HEPTAPOD: Orchestrating High Energy Physics Workflows Towards Autonomous Agency
Tony Menzo, Alexander Roman, Sergei Gleyzer, Konstantin Matchev, George T. Fleming, Stefan Höche, Stephen Mrenna, Prasanth Shyamsundar
TL;DR
This work addresses the challenge of coordinating complex, multi-stage high-energy physics workflows with agentic large language models. It introduces HEPTAPOD, a framework that integrates LLMs with schema-validated tools, a line-delimited event format (evtjsonl), and run-card–driven orchestration to enable transparent, human-in-the-loop planning and execution. The authors demonstrate a representative BSM leptoquark Monte Carlo validation pipeline—spanning model generation, event generation, showering, and analysis—to show reproducibility, provenance, and robust recovery across stages.

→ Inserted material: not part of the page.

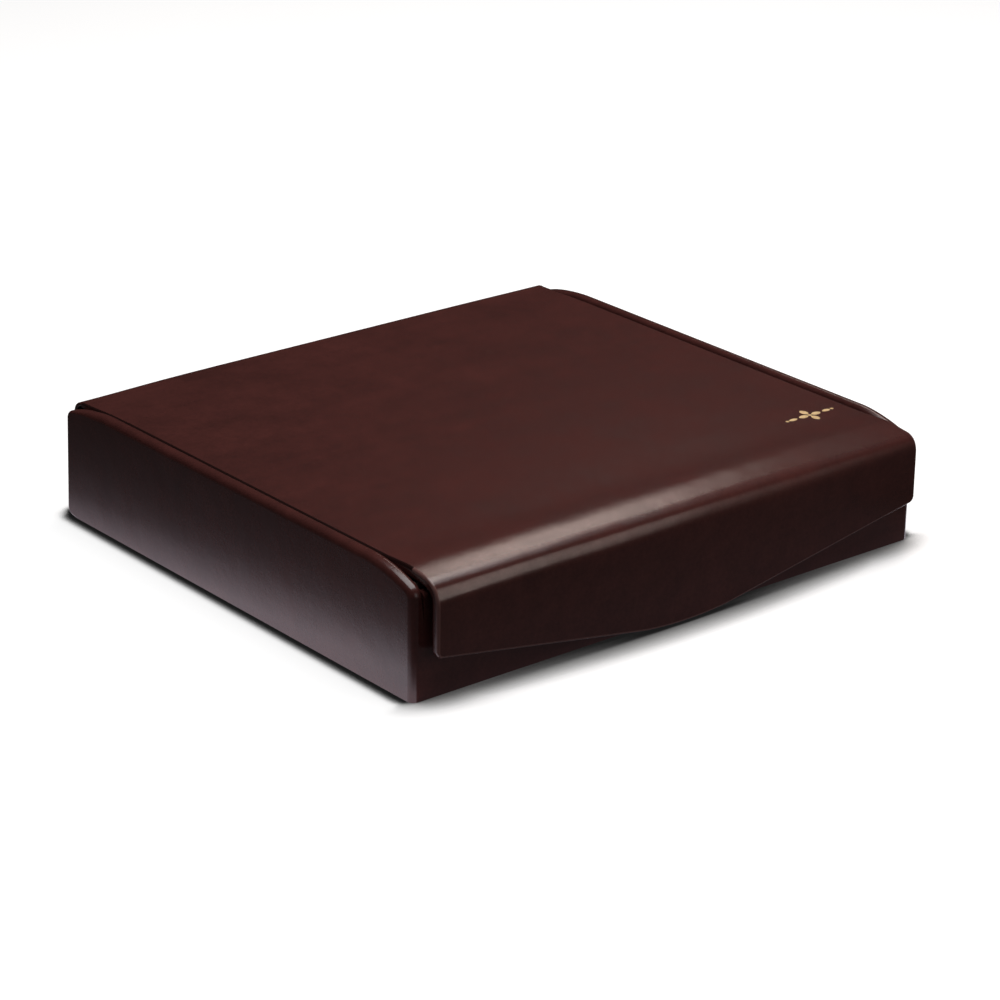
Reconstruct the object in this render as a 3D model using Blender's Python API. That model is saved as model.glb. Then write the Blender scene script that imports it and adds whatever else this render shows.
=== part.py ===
"""Low accessory box: a leather covered tray with raised cheeks, a lid strip that wraps over
the front as a pointed flap, and a suede lined inside with dividers, watch cushions and ring rolls.

X runs to the right, Y to the back and Z up, in metres. The origin is the middle of the underside.
"""

import math

import bmesh
import bpy
from mathutils import Vector

# Overall sizes of the tray
BOX_WIDTH = 0.240
BOX_DEPTH = 0.2164
RIM_HEIGHT = 0.0474
RIM_STAND = 0.0010

# Thicknesses of the sheet materials, and the glue line between two of them
LEATHER = 0.0012
WALL_BOARD = 0.0020
LID_BOARD = 0.0016
SUEDE = 0.0006
LINED_CARD = 0.0010
BASE_COVER = 0.0008
BASE_BOARD = 0.0020
GLUE_GAP = 0.0003

# Cheeks, the raised side walls
CHEEK_FRONT_FALL = 0.0060
CHEEK_FRONT_RUN = 0.0145
CHEEK_FRONT_RADIUS = 0.0600
CHEEK_NOSE_RADIUS = 0.0025
CHEEK_BACK_FALL = 0.0056
CHEEK_BACK_RUN = 0.0175
CHEEK_BACK_RADIUS = 0.0750
CHEEK_TAIL_RADIUS = 0.0040
CHEEK_TOE_RADIUS = 0.0015
CHEEK_HEEL_RADIUS = 0.0030
CHEEK_END_ROUNDING = 0.0016
FOOT_ROUNDING = 0.0011
WALL_TOP_ROUNDING = 0.0008

# Lid strip, which is spine, hinge, lid, bend and flap in one width
LID_SIDE_CLEARANCE = 0.0005
LID_SEAT_CLEARANCE = 0.0003
LID_EDGE_ROUNDING = 0.0009
SPINE_RADIUS = 0.0055
SPINE_FOOT = 0.0006
HINGE_BACK_LENGTH = 0.0040
HINGE_TOP_LENGTH = 0.0040
LID_BOARD_SETBACK = 0.0055
BEND_RADIUS = 0.0092
FLAP_STANDOFF = 0.0031
FLAP_CORNER_HEIGHT = 0.0184
FLAP_POINT_DEPTH = 0.0196
FLAP_POINT_RADIUS = 0.1300
FLAP_CORNER_RADIUS = 0.0030
FLAP_EDGE_ROUNDING = 0.0010

# Closure magnets
MAGNET_RADIUS = 0.0050
MAGNET_THICKNESS = 0.0014
MAGNET_SPACING = 0.0800
MAGNET_HEIGHT = 0.0205

# Compartments
DIVIDER = 0.0030
DIVIDER_TOP_ROUNDING = 0.0008
DIVIDER_LID_CLEARANCE = 0.0040
FIT_GAP = 0.0003
WATCH_CELL_WIDTH = 0.0660
RING_CELL_WIDTH = 0.0800
SMALL_CELL_LENGTH = 0.0600

# Watch cushions
CUSHION_SIDE_CLEARANCE = 0.0080
CUSHION_END_CLEARANCE = 0.0090
CUSHION_HEIGHT = 0.0265
CUSHION_FLAT = 0.0100
CUSHION_CHANNEL_DEPTH = 0.0012
CUSHION_CHANNEL_WIDTH = 0.0030

# Ring rolls
ROLL_CARD = 0.0012
ROLL_HEIGHT = 0.0160
ROLL_FLAT = 0.0075
ROLL_SPLIT = 0.0006
ROLL_END_CLEARANCE = 0.0006
ROLL_COUNT = 6

# How far a cutter runs past what it cuts
OVERRUN = 0.0010

# Fineness of curves
ARC_STEP = math.radians(9)
SHARP_ANGLE = math.radians(35)
ROUNDING_STEPS = 4
BEND_STEPS = 12
HINGE_STEPS = 6
MAGNET_SIDES = 32
MERGE = 0.000001
CUSHION_GRID = (14, 20)
ROLL_GRID = (16, 8)

# How a cushion's outline draws in between its corners, and how full its crown is
CUSHION_DRAW_SHARES = (0.035, 0.025)
CUSHION_FULLNESS_SHARES = (3.0, 4.0)
CUSHION_CHANNEL_SHARES = (-0.36, 0.36)
ROLL_DRAW_SHARES = (0.0, 0.03)
ROLL_FULLNESS_SHARES = (9.0, 2.0)

# Sizes that follow from the ones above
HALF_WIDTH = BOX_WIDTH / 2
HALF_DEPTH = BOX_DEPTH / 2
SKIN = LEATHER + GLUE_GAP
WALL = 2 * SKIN + WALL_BOARD
CHEEK_INSIDE = HALF_WIDTH - WALL
WALL_INSIDE = HALF_DEPTH - WALL
LID_TOP = RIM_HEIGHT - RIM_STAND
STRIP_THICKNESS = SKIN + LID_BOARD + GLUE_GAP + SUEDE
LID_UNDERSIDE = LID_TOP - STRIP_THICKNESS
STRIP_HALF_WIDTH = CHEEK_INSIDE - LID_SIDE_CLEARANCE
WALL_TOP = LID_UNDERSIDE - LID_SEAT_CLEARANCE
WALL_HALF_LENGTH = CHEEK_INSIDE - FIT_GAP
BASE_BOARD_FOOT = BASE_COVER + GLUE_GAP
BASE_BOARD_TOP = BASE_BOARD_FOOT + BASE_BOARD
WALL_FOOT = BASE_BOARD_TOP + GLUE_GAP
FLOOR = WALL_FOOT + LINED_CARD
FURNITURE_FOOT = FLOOR + FIT_GAP
DIVIDER_TOP = LID_UNDERSIDE - DIVIDER_LID_CLEARANCE

SPINE_BACK = HALF_DEPTH + GLUE_GAP + LEATHER
HINGE_CENTRE_Y = SPINE_BACK - SPINE_RADIUS
HINGE_CENTRE_Z = LID_TOP - SPINE_RADIUS
HINGE_LOW = HINGE_CENTRE_Z - HINGE_BACK_LENGTH
LID_BACK = HINGE_CENTRE_Y - HINGE_TOP_LENGTH
FLAP_FRONT = -HALF_DEPTH - FLAP_STANDOFF - STRIP_THICKNESS
BEND_CENTRE_Y = FLAP_FRONT + BEND_RADIUS
BEND_CENTRE_Z = LID_TOP - BEND_RADIUS
LID_FRONT = BEND_CENTRE_Y + GLUE_GAP
FLAP_TOP = BEND_CENTRE_Z - GLUE_GAP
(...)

The results illustrate how an agent-guided, auditable workflow can coordinate heterogeneous software (FeynRules, MadGraph, Pythia, jet clustering, and resonance reconstruction) while preserving human oversight, with clear paths for future expansion to more domains, automated configuration synthesis, and higher degrees of autonomy.
Abstract
Many workflows in high-energy-physics (HEP) stand to benefit from recent advances in transformer-based large language models (LLMs). While early applications of LLMs focused on text generation and code completion, modern LLMs now support orchestrated agency: the coordinated execution of complex, multi-step tasks through tool use, structured context, and iterative reasoning. We introduce the HEP Toolkit for Agentic Planning, Orchestration, and Deployment (HEPTAPOD), an orchestration framework designed to bring this emerging paradigm to HEP pipelines. The framework enables LLMs to interface with domain-specific tools, construct and manage simulation workflows, and assist in common utility and data analysis tasks through schema-validated operations and run-card-driven configuration. To demonstrate these capabilities, we consider a representative Beyond the Standard Model (BSM) Monte Carlo validation pipeline that spans model generation, event simulation, and downstream analysis within a unified, reproducible workflow. HEPTAPOD provides a structured and auditable layer between human researchers, LLMs, and computational infrastructure, establishing a foundation for transparent, human-in-the-loop systems.